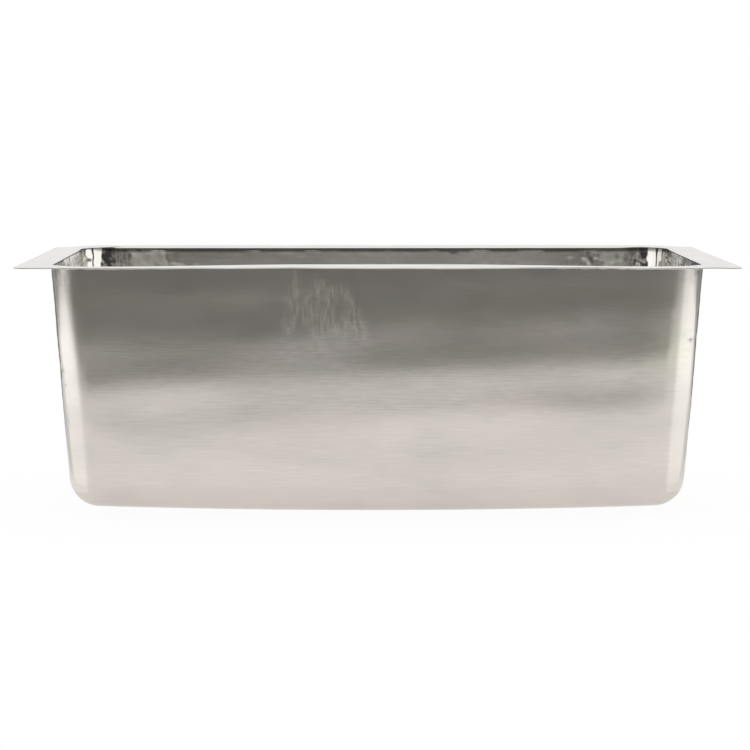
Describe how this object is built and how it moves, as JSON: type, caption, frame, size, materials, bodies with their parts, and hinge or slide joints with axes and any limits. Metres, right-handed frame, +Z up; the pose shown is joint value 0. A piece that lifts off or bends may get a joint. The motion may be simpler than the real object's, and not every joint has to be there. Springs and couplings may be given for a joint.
{
  "type": "kitchen sink",
  "caption": "Hammered stainless steel kitchen sink with one deep bowl, a flat rim to fix under or on a worktop, and a stepped drain hole in a dished floor.",
  "frame": {"origin": "middle of the bowl's opening, level with the top face of the rim", "axes": "+X to the right along the long side, +Y to the back, +Z up out of the bowl"},
  "size_m": [0.762, 0.508, 0.2726],
  "materials": {
    "sheet_steel": "hammered, with a brushed satin face outside and a polished face inside",
    "weld_steel": "weld metal, ground flush and brushed"
  },
  "bodies": {
    "root": {"rim_flange": "sheet_steel", "front_wall": "sheet_steel", "back_wall": "sheet_steel", "left_wall": "sheet_steel", "right_wall": "sheet_steel", "bottom_pan": "sheet_steel", "drain_seat": "sheet_steel", "rim_bead": "weld_steel", "front_left_seam": "weld_steel", "front_right_seam": "weld_steel", "back_left_seam": "weld_steel", "back_right_seam": "weld_steel", "pan_seam": "weld_steel", "drain_seam": "weld_steel"}
  },
  "joints": []
}
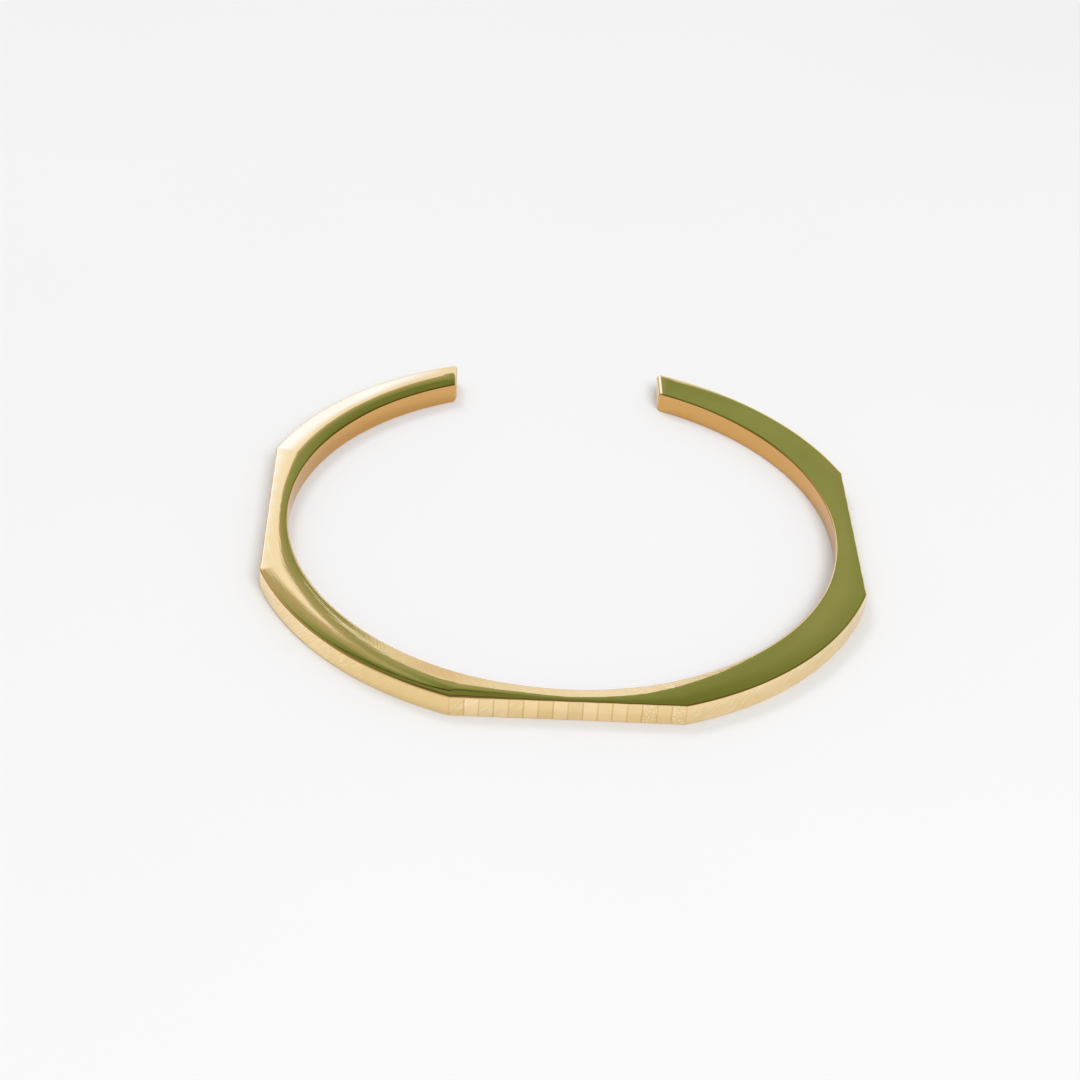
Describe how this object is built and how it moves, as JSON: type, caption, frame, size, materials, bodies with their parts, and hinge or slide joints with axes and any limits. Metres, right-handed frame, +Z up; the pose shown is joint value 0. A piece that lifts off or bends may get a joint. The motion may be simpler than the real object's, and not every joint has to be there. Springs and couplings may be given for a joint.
{
  "type": "cuff bracelet",
  "caption": "Slim polished gold-tone metal cuff, round inside, with flats cut into its outside, fine upright strips on the flats, and an open gap at the back.",
  "frame": {"origin": "centre of the band's box, on the plane that the cuff rests on", "axes": "+Z up, along the wrist; -Y towards the front flat, opposite the gap; +X towards the right-hand flat as seen from the front"},
  "size_m": [0.0644, 0.0642, 0.0025],
  "materials": {
    "gold_plated_brass": "polished"
  },
  "bodies": {
    "root": {"cuff_band": "gold_plated_brass"}
  },
  "joints": []
}
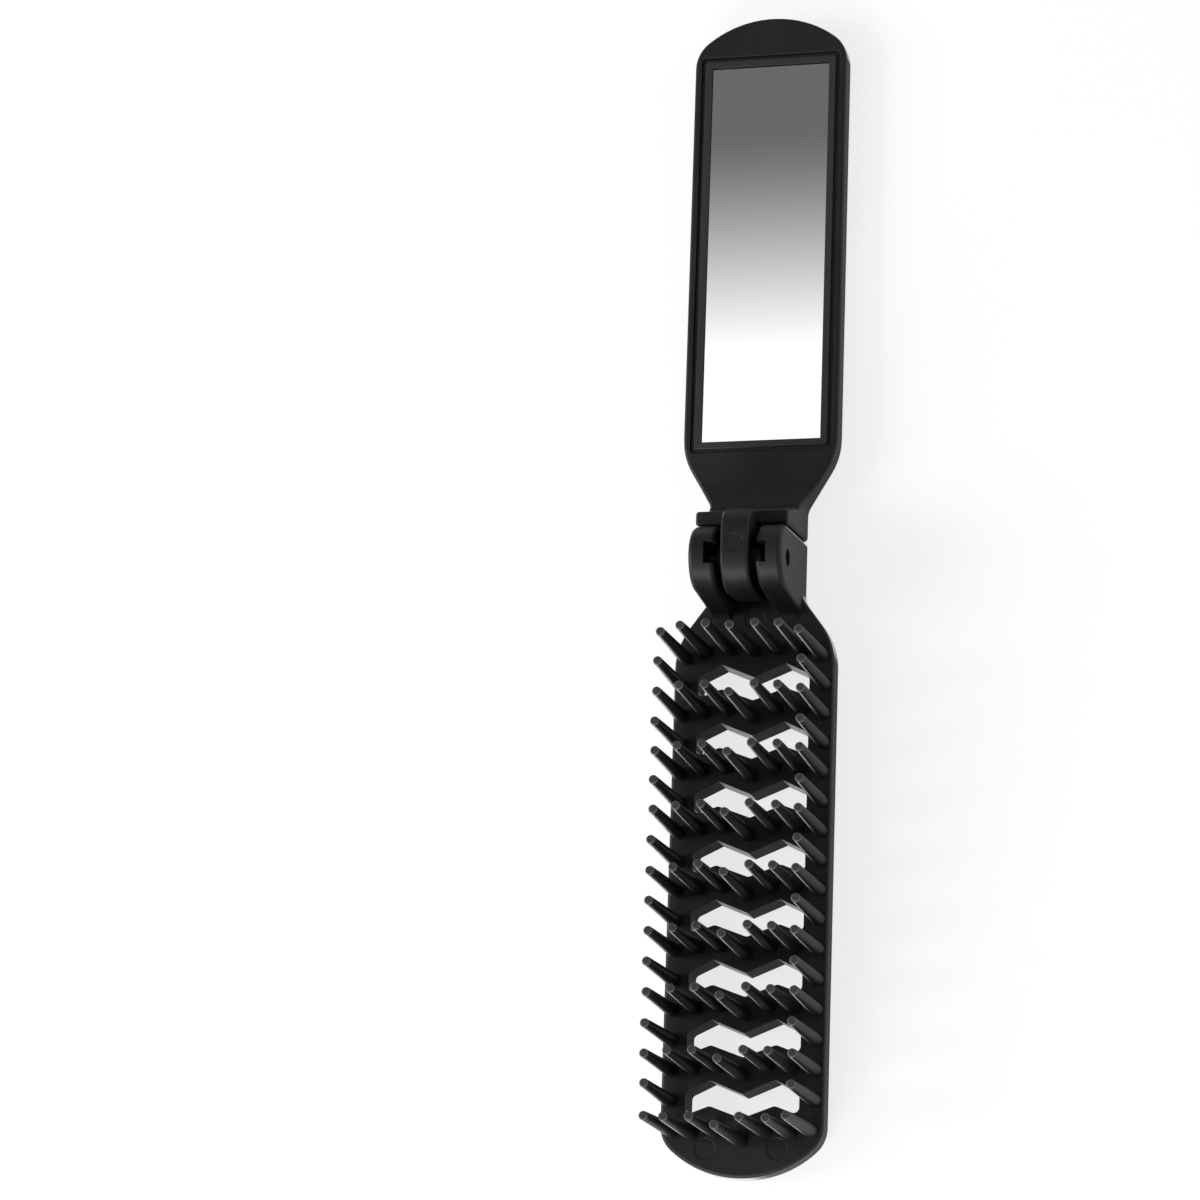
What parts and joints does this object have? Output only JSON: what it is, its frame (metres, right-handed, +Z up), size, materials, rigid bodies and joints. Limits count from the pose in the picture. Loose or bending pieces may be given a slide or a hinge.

---------------

Copy the records above exactly.

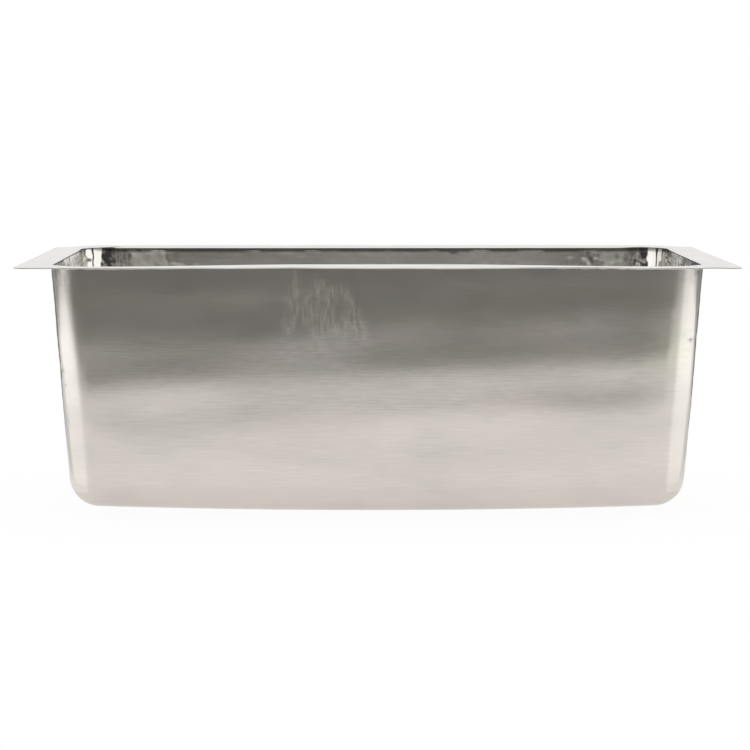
Describe how this object is built and how it moves, as JSON: type, caption, frame, size, materials, bodies with their parts, and hinge or slide joints with axes and any limits. Metres, right-handed frame, +Z up; the pose shown is joint value 0. A piece that lifts off or bends may get a joint. The motion may be simpler than the real object's, and not every joint has to be there. Springs and couplings may be given for a joint.
{
  "type": "kitchen sink",
  "caption": "Hammered stainless steel kitchen sink with one deep bowl, a flat rim to fix under or on a worktop, and a stepped drain hole in a dished floor.",
  "frame": {"origin": "middle of the bowl's opening, level with the top face of the rim", "axes": "+X to the right along the long side, +Y to the back, +Z up out of the bowl"},
  "size_m": [0.762, 0.508, 0.2726],
  "materials": {
    "sheet_steel": "hammered, with a brushed satin face outside and a polished face inside",
    "weld_steel": "weld metal, ground flush and brushed"
  },
  "bodies": {
    "root": {"rim_flange": "sheet_steel", "front_wall": "sheet_steel", "back_wall": "sheet_steel", "left_wall": "sheet_steel", "right_wall": "sheet_steel", "bottom_pan": "sheet_steel", "drain_seat": "sheet_steel", "rim_bead": "weld_steel", "front_left_seam": "weld_steel", "front_right_seam": "weld_steel", "back_left_seam": "weld_steel", "back_right_seam": "weld_steel", "pan_seam": "weld_steel", "drain_seam": "weld_steel"}
  },
  "joints": []
}
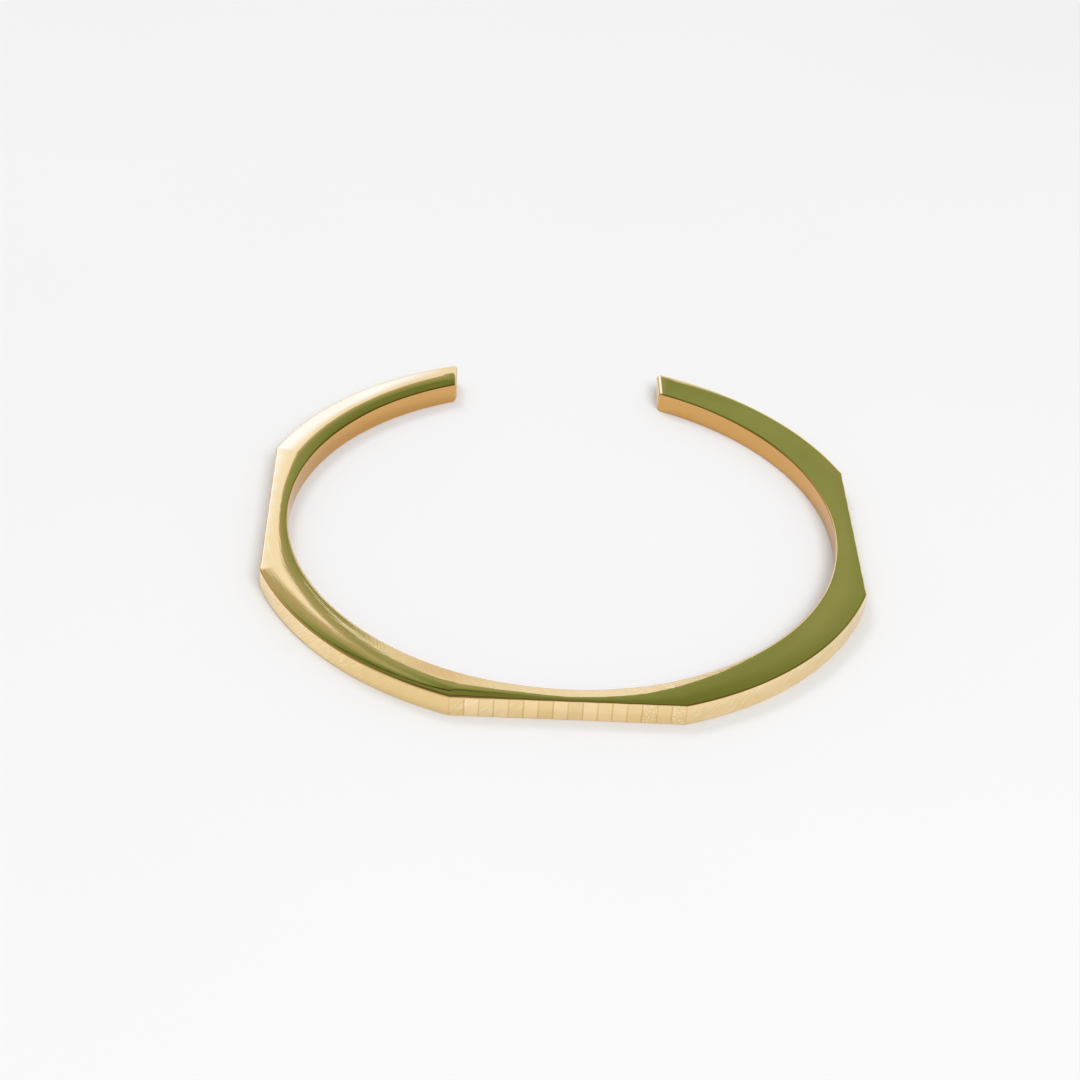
Describe how this object is built and how it moves, as JSON: type, caption, frame, size, materials, bodies with their parts, and hinge or slide joints with axes and any limits. Metres, right-handed frame, +Z up; the pose shown is joint value 0. A piece that lifts off or bends may get a joint. The motion may be simpler than the real object's, and not every joint has to be there. Springs and couplings may be given for a joint.
{
  "type": "cuff bracelet",
  "caption": "Slim polished gold-tone metal cuff, round inside, with flats cut into its outside, fine upright strips on the flats, and an open gap at the back.",
  "frame": {"origin": "centre of the band's box, on the plane that the cuff rests on", "axes": "+Z up, along the wrist; -Y towards the front flat, opposite the gap; +X towards the right-hand flat as seen from the front"},
  "size_m": [0.0644, 0.0642, 0.0025],
  "materials": {
    "gold_plated_brass": "polished"
  },
  "bodies": {
    "root": {"cuff_band": "gold_plated_brass"}
  },
  "joints": []
}
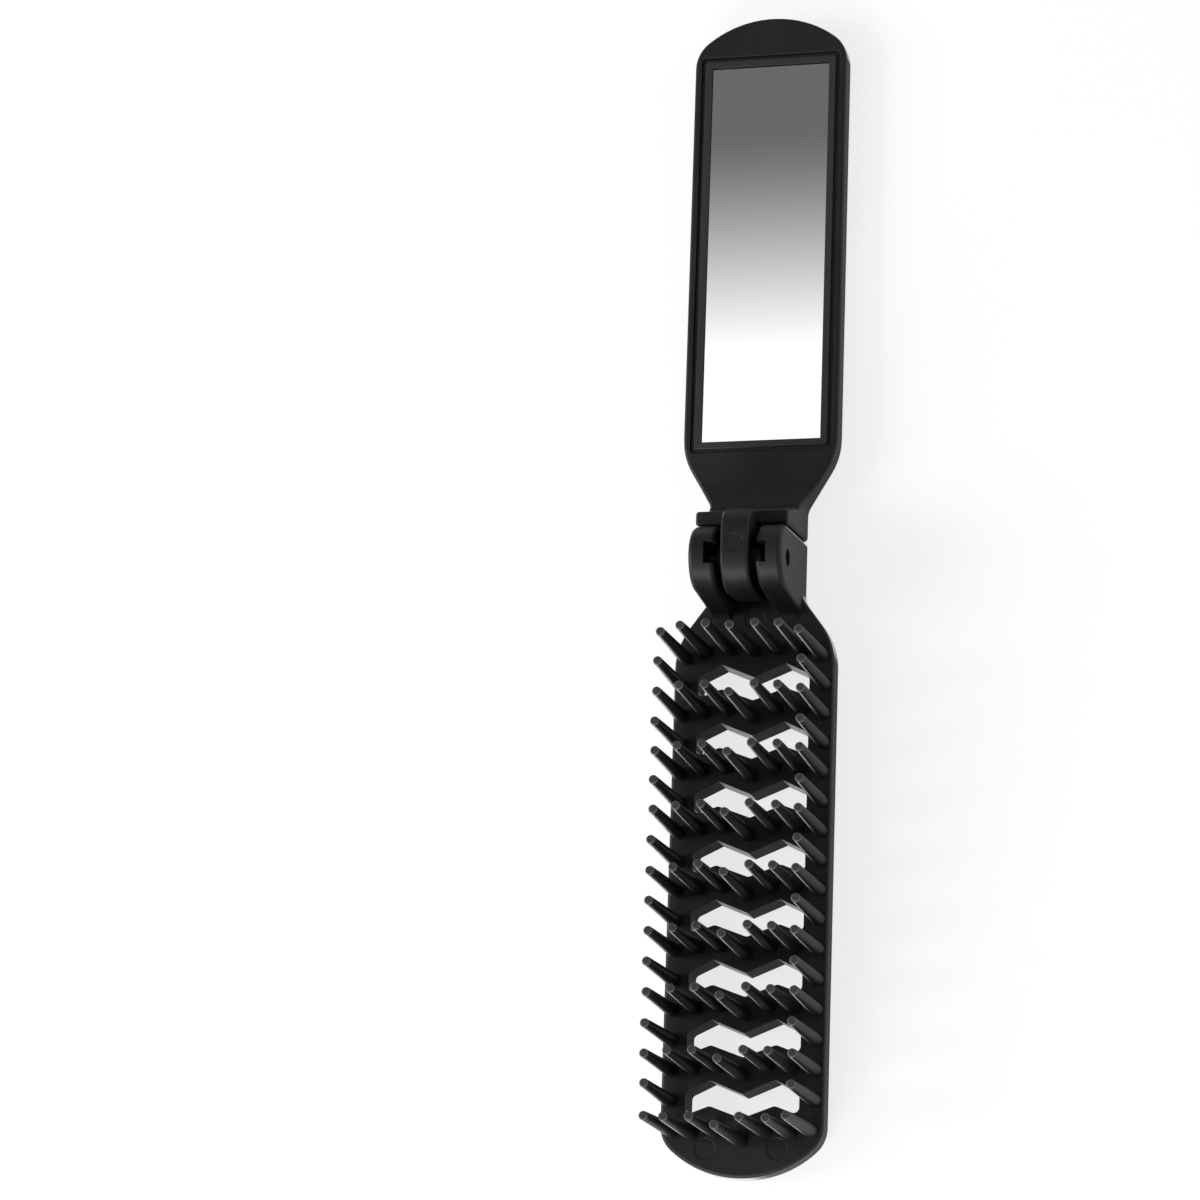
What parts and joints does this object have? Output only JSON: what it is, its frame (metres, right-handed, +Z up), size, materials, rigid bodies and joints. Limits count from the pose in the picture. Loose or bending pieces may be given a slide or a hinge.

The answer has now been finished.